1. An automated inspection apparatus (100) for non-destructive inspection of welds on a pipe for detecting one or more anomalies in a pipe (202), said automated inspection apparatus (100) comprising: a cylindrical magnetization unit for generating a magnetic flux external to the pipe (202) and transferring the magnetic flux inside the body of the pipe (202) upon mounting the automated inspection apparatus on the pipe (202), the cylindrical magnetization unit comprising: a first set of four magnets (102a-d) disposed on a first side edge (103) of the cylindrical magnetization unit, wherein each of the first set of four magnets (102a-d) comprises a steel wheel from among a first set of four steel wheels (104a-d), and wherein each of the first set of four electromagnets (102a-d) is attached to a first steel flange(06a); a second set of four magnets (102e-h) disposed on a second side edge (107) of the cylindrical magnetization unit, wherein each of the second set of four magnets (102e-h) comprises a steel wheel from among a second set of four steel wheels (104e-h), and wherein each of the second set of four electromagnets (102e-h) is attached to a second steel flange (106b); the first steel flange (106a) disposed on the first side edge (103) of the cylindrical magnetization unit and the second steel flange (106b) disposed on the second side edge (107) of the cylindrical magnetization unit, for holding the first set of four magnets (102a d) and the second set of four magnets (102e-h) respectively; and a set of four axels (108a-d) connecting the first steel flange (106a) to the second steel flange (106b) to form a cylindrical structure; and a sensor unit comprising for one or more sensor bracelets disposed between the first set of wheels (104a-d) and the second set of wheels (104e-h) along a circumference of the pipe (202) and configured to detect the changes in the magnetic field upon moving the cylindrical magnetization unit along a length of the pipe (202) by detachably mounting the cylindrical magnetization unit on the pipe (202), to characterize the one or more anomalies in the pipe (202); wherein the cylindrical magnetization unit is configured to be detachably mounted on the pipe (202) along the circumference of the pipe and is movable along the length of the pipe (202), for providing a uniform magnetization up to a technical saturation along an entire circumference of the pipe (202) for detecting one or more anomalies in the pipes (202).

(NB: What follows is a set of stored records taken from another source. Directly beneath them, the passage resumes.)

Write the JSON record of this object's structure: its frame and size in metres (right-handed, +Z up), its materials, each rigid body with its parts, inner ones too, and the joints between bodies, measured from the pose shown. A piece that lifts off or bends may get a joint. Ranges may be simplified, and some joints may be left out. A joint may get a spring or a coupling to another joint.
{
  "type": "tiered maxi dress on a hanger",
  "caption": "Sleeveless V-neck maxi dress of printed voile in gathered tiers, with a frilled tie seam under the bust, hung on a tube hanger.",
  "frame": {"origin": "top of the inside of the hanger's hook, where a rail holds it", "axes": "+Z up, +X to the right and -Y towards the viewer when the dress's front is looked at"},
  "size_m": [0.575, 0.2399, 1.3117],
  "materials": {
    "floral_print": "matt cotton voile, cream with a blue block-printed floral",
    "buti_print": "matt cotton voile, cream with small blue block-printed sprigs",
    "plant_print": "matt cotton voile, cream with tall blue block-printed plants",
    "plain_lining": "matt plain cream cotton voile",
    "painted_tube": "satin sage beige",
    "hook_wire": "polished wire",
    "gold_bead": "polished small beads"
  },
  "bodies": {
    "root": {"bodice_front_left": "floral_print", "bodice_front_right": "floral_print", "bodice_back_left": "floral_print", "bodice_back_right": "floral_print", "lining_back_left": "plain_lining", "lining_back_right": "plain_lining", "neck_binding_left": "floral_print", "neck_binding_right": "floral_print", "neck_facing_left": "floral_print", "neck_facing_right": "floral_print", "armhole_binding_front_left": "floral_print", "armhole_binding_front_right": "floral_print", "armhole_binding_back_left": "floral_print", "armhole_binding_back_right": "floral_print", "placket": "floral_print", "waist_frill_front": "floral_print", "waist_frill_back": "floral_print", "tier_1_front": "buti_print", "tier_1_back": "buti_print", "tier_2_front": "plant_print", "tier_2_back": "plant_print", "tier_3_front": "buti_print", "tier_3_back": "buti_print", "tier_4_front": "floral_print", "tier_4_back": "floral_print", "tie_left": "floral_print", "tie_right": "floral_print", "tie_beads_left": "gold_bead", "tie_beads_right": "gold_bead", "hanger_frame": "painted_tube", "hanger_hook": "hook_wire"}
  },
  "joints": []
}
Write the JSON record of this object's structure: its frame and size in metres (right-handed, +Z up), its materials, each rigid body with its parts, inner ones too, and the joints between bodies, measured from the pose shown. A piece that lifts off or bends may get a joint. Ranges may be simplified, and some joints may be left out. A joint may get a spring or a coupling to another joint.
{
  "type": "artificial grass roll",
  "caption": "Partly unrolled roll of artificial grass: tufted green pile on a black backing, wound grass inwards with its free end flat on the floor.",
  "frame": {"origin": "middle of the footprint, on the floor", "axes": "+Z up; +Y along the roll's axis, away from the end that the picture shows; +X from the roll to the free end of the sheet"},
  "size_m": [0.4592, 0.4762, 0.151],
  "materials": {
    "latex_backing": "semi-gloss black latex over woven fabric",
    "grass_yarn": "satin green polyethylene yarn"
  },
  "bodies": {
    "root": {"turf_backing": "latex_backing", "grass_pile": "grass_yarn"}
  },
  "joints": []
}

2. The automated inspection apparatus (100) as claimed in claim 1, wherein the anomalies include at least one of: internal anomalies and external anomalies.

3. The automated inspection apparatus (100) as claimed in claim 1, further comprising a plurality of flaps attached to the automated inspection apparatus (100) and that are movable freely along the weld profile of the pipe (202) upon moving the automated inspection apparatus (100) along the length of the pipe (202), wherein the one or more sensor bracelets are installed on the plurality of flaps.

4. The automated inspection apparatus (100) as claimed in claim 1, further comprising: a sensor processing system operatively coupled to the sensor unit for collecting, recording and processing the changes in the magnetic field in the three directions to characterize the one or more anomalies in the pipe (202) detected by the sensor unit, wherein the sensor processing system comprises a computing device.

5. The automated inspection apparatus (100) as claimed in claim 1, wherein each of the first set of magnets (102a-d) and the second set of magnets (102e-h) comprises at least one of: an electro-magnet or a permanent magnet.

6. The automated inspection apparatus (100) as claimed in claim 1, wherein in the sensor unit is configured to detect the changes in the magnetic field in at least one of: an axial direction, a radial direction and a circumferential direction.